In this simple example, the bigram counts for all bigrams starting with "B" equals the unigram counts for "B". This is unlikely to happen in a real n-gram grammar for a production system that omits very infrequent bigrams from the tree (the unigram counts for those words remain). This and the inclusion of rules (see Importing rules) means that unigram counts for a given token are likely to be greater than bigram counts for the same token, and the bigram counts are likely to be greater than the trigram counts. (The unigram counts are never less than the bigram counts, and bigram counts are never less than trigrams.) For example, if you have a bigram count of 8 for "A B C", the unigram count for "A" is at least 8. This is the only constraint on the count.
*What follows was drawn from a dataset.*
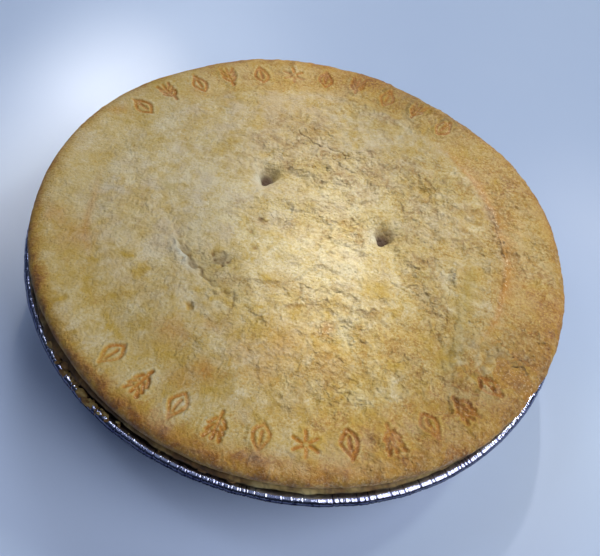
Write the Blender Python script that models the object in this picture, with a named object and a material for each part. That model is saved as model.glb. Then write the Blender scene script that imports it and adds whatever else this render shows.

<?xml version='1.0' encoding="UTF-8"?>
<N-Gram>
<vocab>
<token index="1"> -pau- </token>
<token index="2"> A </token>
<token index="3"> B </token>
<token index="4"> C </token>
<token index="5"> -pau2- </token>
</vocab>
<tree>
<!-- Spacing of the numbers in <tree> is for clarity only -->
<!-- I S C (I=token-index S=children C=entity-count) -->
<node> 5 7 </node> <!-- root node, 5 unigrams, 7 symbols -->
<node> 1 1 1 </node> <!-- "-pau-", one bigram, appears once -->
<node> 2 1 1 </node> <!-- "-pau- A", one trigram, used once -->
<node> 3 1 </node> <!-- "-pau- A B", appears once -->
<node> 2 1 2 </node> <!-- "A", one bigram, appears once -->
<node> 3 2 2 </node> <!-- "A B", two trigrams, appears twice-->
<node> 2 1 </node> <!-- "A B A", appears once -->
<node> 4 1 </node> <!-- "A B C", appears once-->
<node> 3 2 2 </node> <!-- "B", two bigrams, appears twice -->
<node> 2 1 1 </node> <!-- "B A" one trigram, appears once -->
<node> 3 1 </node> <!-- "B A B", appears once -->
<node> 4 1 1 </node> <!-- "B C one trigram, appears once -->
<node> 3 1 </node> <!-- "B C -pau2-", appears once -->
<node> 4 1 1 </node> <!-- "C", one bigram, appears once -->
<node> 5 1 </node> <!-- "C -pau2-", no trigram, used once -->
<node> 5 1 </node> <!-- "-pau2-", no bigrams, appears once-->
</tree>
</N-Gram>

The following example adds information to the pseudo-corpus in example1.ngxml (above): "A B A B C" => "one plus one plus five". We also have an SRGS for representing numbers "numeric.grxml". This would be represented in the following n-gram:
<?xml version='1.0' encoding="UTF-8"?>
<N-Gram>
<vocab>
<token index="1"> -pau- </token>
<token index="2">
<ruleref uri="numeric.grxml#NUMBER"/>
</token>
<token index="3"> plus </token>
<token index="4"> -pau2- </token>
</vocab>
<tree>
<!-- Spacing of the numbers in <tree> is for clarity only -->
<!-- I S C (I=token-index S=children C=entity-count) -->
<node>4 7 </node> <!-- start, 4 children -->
<node>1 1 1 </node> <!-- -pau-, 1 child -->
<node>2 1 1 </node> <!-- -pau- NUMBER, 1 child -->
<node>31 </node> <!-- -pau- NUMBER plus, no child -->
<node>2 2 3 </node> <!-- NUMBER, 2 children -->
<node>3 1 2 </node> <!-- NUMBER plus, 1 child -->
<node>22 </node> <!-- NUMBER plus NUMBER, no child-->
<node>41 </node> <!-- NUMBER -pau2- no child -->
<node>3 1 2 </node> <!-- plus", 1 child -->
<node>2 2 2 </node> <!-- plus NUMBER, 2 child -->
<node>31 </node> <!-- plus NUMBER plus, no child -->
<node>41 </node> <!-- plus NUMBER -pau2-, no child -->
<node>41 </node> <!-- -pau2-, no child -->
</tree>
</N-Gram>